Sure, and you could do that with more or less your whole installed system.

From the other angle - if it’s not a lot more difficult than encrypting the rest, why would I specifically exclude having these stored on an encrypted volume?


Presumably to avoid tampering of the kernel and initrd, since GP doesn't use secure boot.


As a daily arch user for over a decade I can't help but be that guy; why not just RTFM? Isn't that arch/gentoo's thing? good docs? about 15 seconds of searching turned up all the info.

To be fair, I use a btrfs swapfile on an encrypted/compressed filesystem so I knew what to look for. But still, I find the wiki very reasonable to navigate and nearly always up to date.

https://wiki.archlinux.org/title/installation_guide

https://wiki.archlinux.org/title/Power_management#Suspend_an...

https://wiki.archlinux.org/title/Power_management/Suspend_an...

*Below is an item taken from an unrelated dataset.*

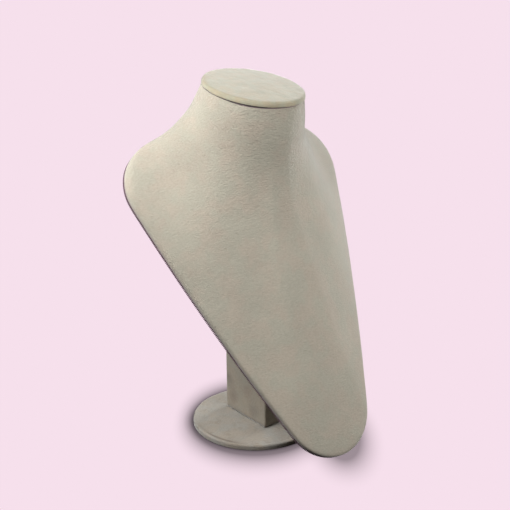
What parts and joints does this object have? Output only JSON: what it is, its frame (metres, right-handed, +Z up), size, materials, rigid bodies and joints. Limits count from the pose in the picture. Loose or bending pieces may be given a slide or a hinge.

https://wiki.archlinux.org/title/btrfs#Swap_file

Added note, there is currently a bug in systemd's suspend-then-hibernate behavior (doesn't ever wake up and hibernate). To use it you'll have to downgrade to the arch-provided systemd version 251.7-4.

edit: formatting


That's exactly what I did to make all of this work. While the Arch Wiki is the best thing since sliced bread, some things on it are spread out or aren't clear: given some of the sections actually have some talk going on. That was my experience trying to figure out the topic of my blog post. Anyway, I produced the blog post for fun and in hopes it may help someone who is confused or unclear as to why something they do may not be working. I 100% cited those exact wiki articles in my blog post and recommended the reader to go through them prior to doing anything else (especially if the configuration was slightly different, i.e., UEFI vs BIOS). While I agree that RTFM is a good attitude to have, it has too many gate-keeping vibes and can discourage new users from learning the ropes. Some people need a little bit of hand holding to get going before being let loose. I was once that person, and I wanted to share my experience with others. Nonetheless, I still agree with your comment. Just thought I'd clear it up some.